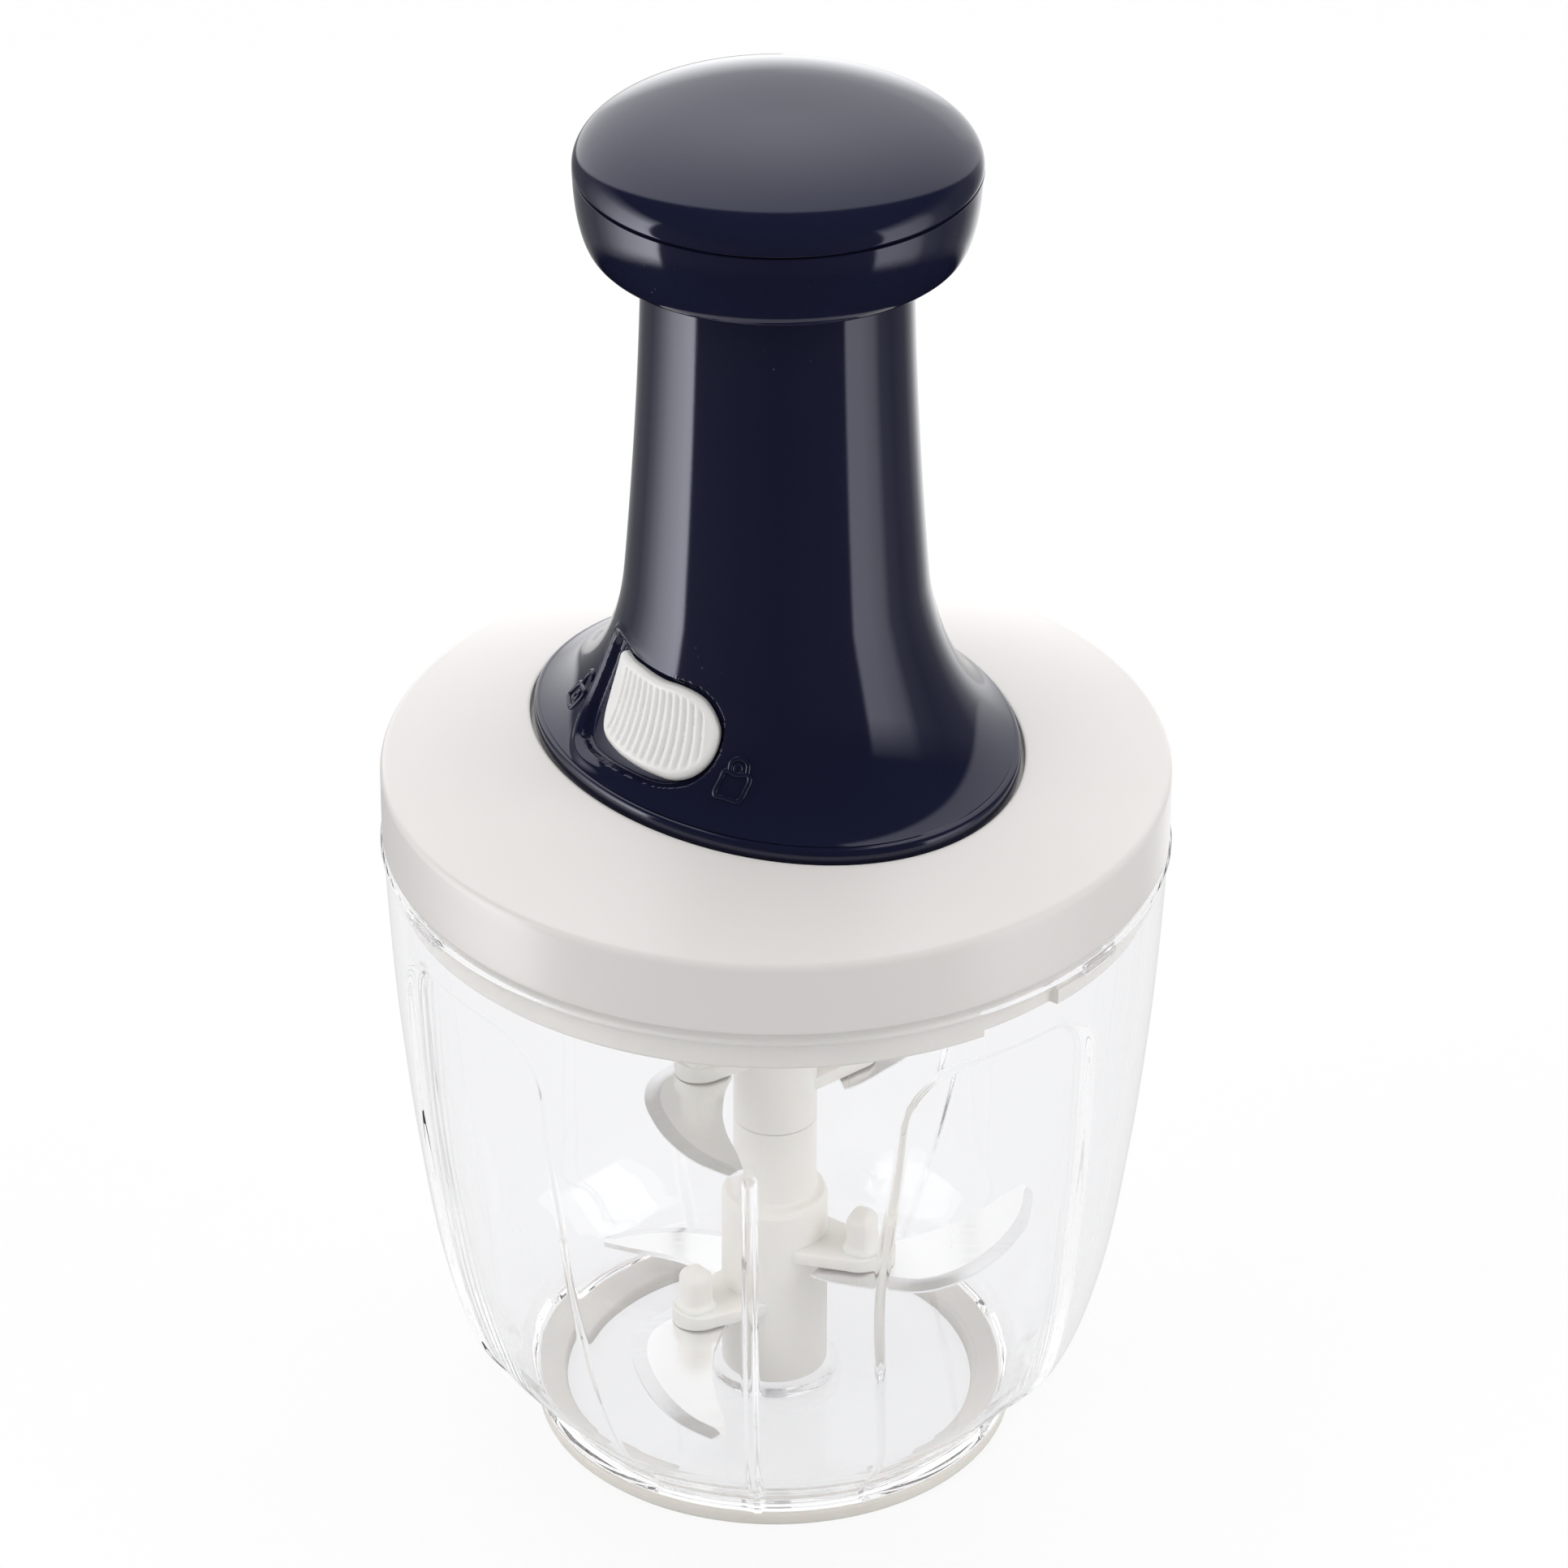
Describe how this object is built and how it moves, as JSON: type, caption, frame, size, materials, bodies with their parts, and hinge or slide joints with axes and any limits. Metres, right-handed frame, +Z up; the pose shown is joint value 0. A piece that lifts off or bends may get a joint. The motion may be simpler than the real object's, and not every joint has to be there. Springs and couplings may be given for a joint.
{
  "type": "plunger food chopper",
  "caption": "Hand food chopper with a clear bowl, a bayonet lid and a push handle whose plunger spins a stack of sickle blades.",
  "frame": {"origin": "middle of the base, on the surface that the chopper stands on", "axes": "+Z up along the axis of bowl, blades and plunger; -Y towards the viewer, with the lock slider at the front left"},
  "size_m": [0.132, 0.132, 0.2478],
  "materials": {
    "clear_bowl": "clear polished plastic",
    "cream_ring": "matt silicone",
    "white_silicone": "matt silicone",
    "navy_gloss": "high gloss moulded plastic",
    "white_gloss": "gloss moulded plastic",
    "white_hub": "satin moulded plastic",
    "blade_steel": "satin stainless steel",
    "bright_steel": "bright steel",
    "acetal": "natural acetal"
  },
  "bodies": {
    "bowl": {"bowl": "clear_bowl", "anti_slip_ring": "cream_ring", "blade_pivot_pin": "bright_steel"},
    "lid": {"lid_base": "white_gloss", "lid_gasket": "white_silicone", "lid_cover": "white_gloss", "bearing_bush": "acetal", "clutch_housing": "acetal", "thrust_washer": "bright_steel", "column": "navy_gloss", "guide_bush": "acetal", "main_spring": "bright_steel", "clutch_spring": "bright_steel", "base_screw_1": "bright_steel", "base_screw_2": "bright_steel", "base_screw_3": "bright_steel", "base_screw_4": "bright_steel", "housing_screw_1": "bright_steel", "housing_screw_2": "bright_steel", "housing_screw_3": "bright_steel", "column_screw_1": "bright_steel", "column_screw_2": "bright_steel", "column_screw_3": "bright_steel", "column_screw_4": "bright_steel"},
    "plunger": {"plunger_tube": "acetal", "nut_tube": "acetal", "drive_nut": "acetal", "knob_cup": "navy_gloss", "knob_cap": "navy_gloss", "knob_screw_1": "bright_steel", "knob_screw_2": "bright_steel", "knob_screw_3": "bright_steel"},
    "spindle": {"spiral_spindle": "bright_steel", "clutch_driver": "acetal"},
    "blades": {"drive_coupler": "acetal", "blade_shaft": "bright_steel", "lower_blade_hub": "white_hub", "upper_blade_hub": "white_hub", "lower_blade_1": "blade_steel", "lower_blade_2": "blade_steel", "lower_blade_3": "blade_steel", "upper_blade_1": "blade_steel", "upper_blade_2": "blade_steel"},
    "lock": {"lock_slider": "white_gloss", "lock_bolt": "acetal"}
  },
  "joints": [
    {"name": "lid_twist", "type": "hinge", "parent": "bowl", "child": "lid", "pos_m": [0, 0, 0.1169], "axis": [0, 0, 1], "range_deg": [0, 18]},
    {"name": "plunger_slide", "type": "slide", "parent": "lid", "child": "plunger", "axis": [0, 0, 1], "range_m": [0, 0.05], "deforming": ["main_spring"]},
    {"name": "spindle_spin", "type": "hinge", "parent": "lid", "child": "spindle", "pos_m": [0, 0, 0.1338], "axis": [0, 0, 1], "range_deg": [0, 601]},
    {"name": "blade_spin", "type": "hinge", "parent": "lid", "child": "blades", "pos_m": [0, 0, 0.1213], "axis": [0, 0, 1], "range_deg": [0, 601]},
    {"name": "lock_slide", "type": "hinge", "parent": "lid", "child": "lock", "pos_m": [0, 0, 0.1485], "axis": [0, 0, 1], "range_deg": [-8, 0]}
  ],
  "couplings": [
    {"joint": "spindle_spin", "follows": "plunger_slide", "rad_per_m": 209.44},
    {"joint": "blade_spin", "follows": "plunger_slide", "rad_per_m": 209.44}
  ]
}
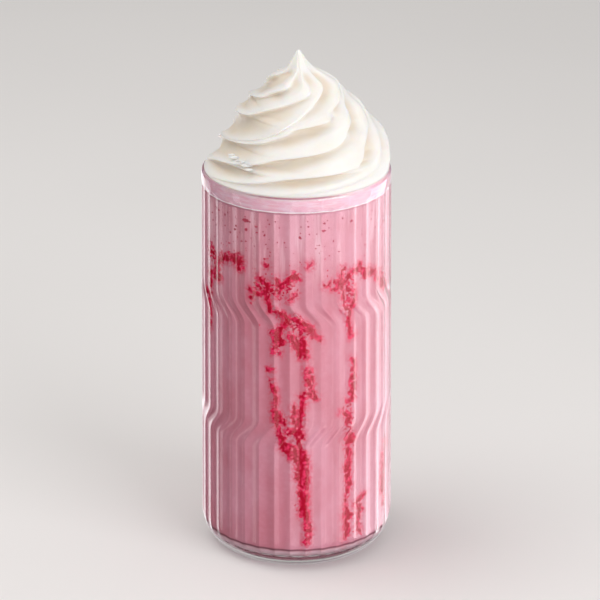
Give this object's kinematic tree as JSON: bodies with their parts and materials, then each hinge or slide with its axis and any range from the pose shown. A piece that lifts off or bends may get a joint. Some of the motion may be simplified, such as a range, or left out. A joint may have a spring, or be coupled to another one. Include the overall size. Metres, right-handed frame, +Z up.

=====

» **Problem to work on**:
The answer is one number: how many lines of the material above contain "caption".

» **Complete output**:
2